* START Data entries *
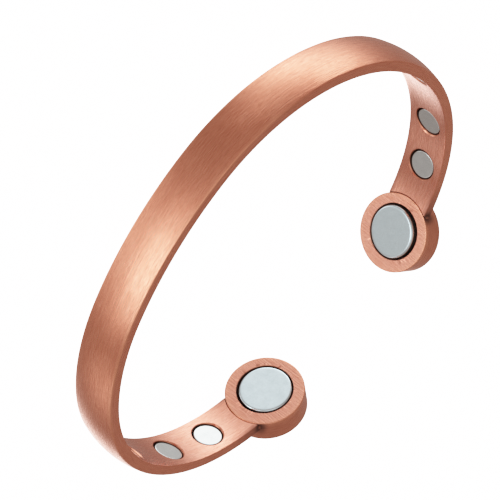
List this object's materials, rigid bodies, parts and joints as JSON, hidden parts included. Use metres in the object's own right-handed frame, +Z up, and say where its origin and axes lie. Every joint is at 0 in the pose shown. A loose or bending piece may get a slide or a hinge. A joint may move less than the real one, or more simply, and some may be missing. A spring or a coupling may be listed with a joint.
{
  "type": "open copper bracelet with magnets",
  "caption": "Open oval wrist cuff of brushed copper: a rounded band with a round cup soldered to each end, disc magnets in the cups and smaller ones let into its inside.",
  "frame": {"origin": "on the surface that it lies on, below the middle of its outline", "axes": "+Z up from the surface; X along the wrist oval's wide way; the opening with the two cups faces -Y and the closed back faces +Y"},
  "size_m": [0.0691, 0.0607, 0.0117],
  "materials": {
    "copper": "satin copper, brushed along the band",
    "magnet_nickel": "satin nickel plating with bright rounded edges"
  },
  "bodies": {
    "root": {"cuff": "copper", "cup_magnet_right": "magnet_nickel", "cup_magnet_left": "magnet_nickel", "band_magnet_right_1": "magnet_nickel", "band_magnet_right_2": "magnet_nickel", "band_magnet_right_3": "magnet_nickel", "band_magnet_left_1": "magnet_nickel", "band_magnet_left_2": "magnet_nickel", "band_magnet_left_3": "magnet_nickel"}
  },
  "joints": []
}
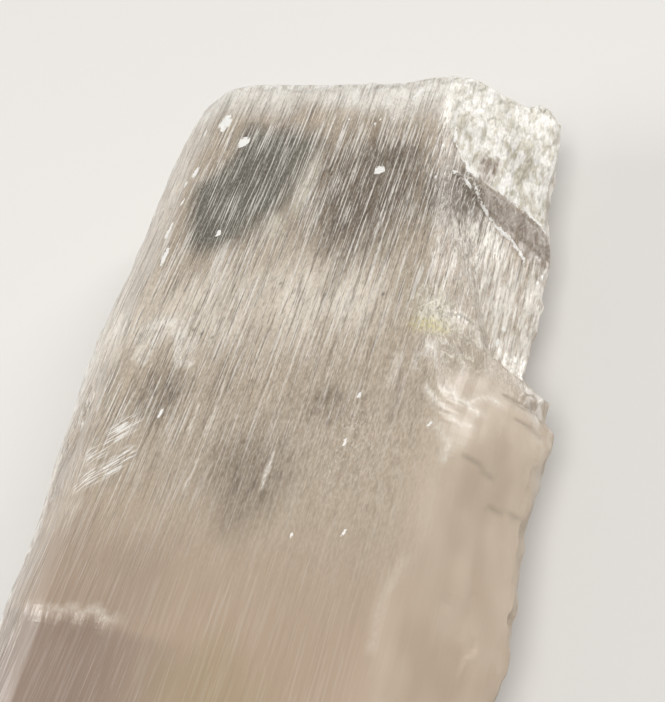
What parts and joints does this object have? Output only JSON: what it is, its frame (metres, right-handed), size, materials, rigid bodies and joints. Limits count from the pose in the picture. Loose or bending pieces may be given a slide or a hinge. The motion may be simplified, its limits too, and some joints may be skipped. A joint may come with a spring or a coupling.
{
  "type": "kunzite crystal",
  "caption": "Flat, striated blade of translucent kunzite with sloping prism faces, a ledged and fibrous right side, an etched termination and a splintered base; lies on its broad back face.",
  "frame": {"origin": "centre of the crystal's extent in plan, on the surface that its back face rests on", "axes": "+Y along the crystal's long axis toward its termination, +Z out of its front face, +X toward its ledged side"},
  "size_m": [0.0496, 0.0972, 0.0141],
  "materials": {
    "kunzite": "satin"
  },
  "bodies": {
    "root": {"crystal": "kunzite"}
  },
  "joints": []
}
* END Data entries *
- _Task_
Extract all of the data above without altering anything.

- _Right answer_
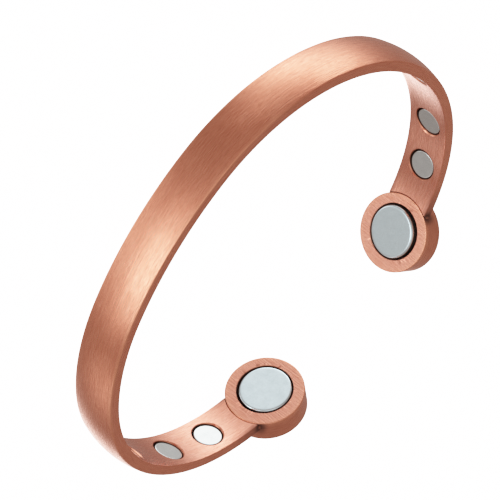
List this object's materials, rigid bodies, parts and joints as JSON, hidden parts included. Use metres in the object's own right-handed frame, +Z up, and say where its origin and axes lie. Every joint is at 0 in the pose shown. A loose or bending piece may get a slide or a hinge. A joint may move less than the real one, or more simply, and some may be missing. A spring or a coupling may be listed with a joint.
{
  "type": "open copper bracelet with magnets",
  "caption": "Open oval wrist cuff of brushed copper: a rounded band with a round cup soldered to each end, disc magnets in the cups and smaller ones let into its inside.",
  "frame": {"origin": "on the surface that it lies on, below the middle of its outline", "axes": "+Z up from the surface; X along the wrist oval's wide way; the opening with the two cups faces -Y and the closed back faces +Y"},
  "size_m": [0.0691, 0.0607, 0.0117],
  "materials": {
    "copper": "satin copper, brushed along the band",
    "magnet_nickel": "satin nickel plating with bright rounded edges"
  },
  "bodies": {
    "root": {"cuff": "copper", "cup_magnet_right": "magnet_nickel", "cup_magnet_left": "magnet_nickel", "band_magnet_right_1": "magnet_nickel", "band_magnet_right_2": "magnet_nickel", "band_magnet_right_3": "magnet_nickel", "band_magnet_left_1": "magnet_nickel", "band_magnet_left_2": "magnet_nickel", "band_magnet_left_3": "magnet_nickel"}
  },
  "joints": []
}
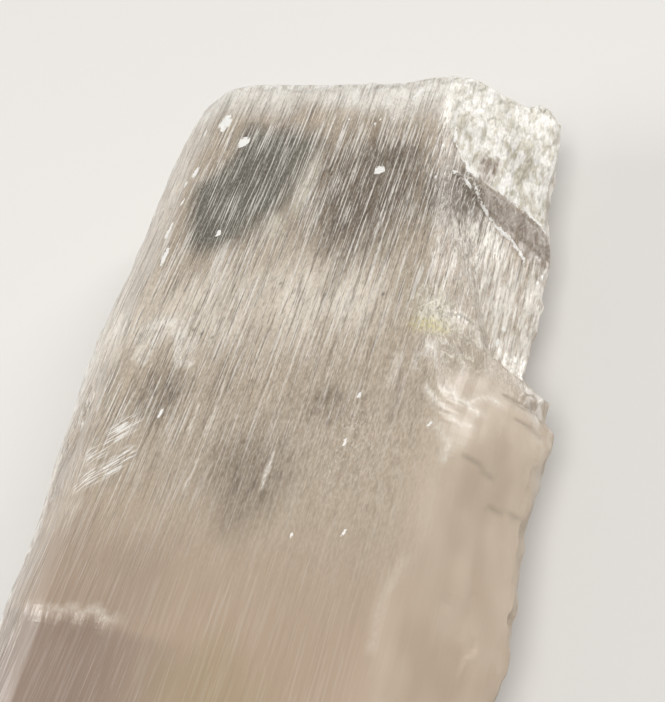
What parts and joints does this object have? Output only JSON: what it is, its frame (metres, right-handed), size, materials, rigid bodies and joints. Limits count from the pose in the picture. Loose or bending pieces may be given a slide or a hinge. The motion may be simplified, its limits too, and some joints may be skipped. A joint may come with a spring or a coupling.
{
  "type": "kunzite crystal",
  "caption": "Flat, striated blade of translucent kunzite with sloping prism faces, a ledged and fibrous right side, an etched termination and a splintered base; lies on its broad back face.",
  "frame": {"origin": "centre of the crystal's extent in plan, on the surface that its back face rests on", "axes": "+Y along the crystal's long axis toward its termination, +Z out of its front face, +X toward its ledged side"},
  "size_m": [0.0496, 0.0972, 0.0141],
  "materials": {
    "kunzite": "satin"
  },
  "bodies": {
    "root": {"crystal": "kunzite"}
  },
  "joints": []
}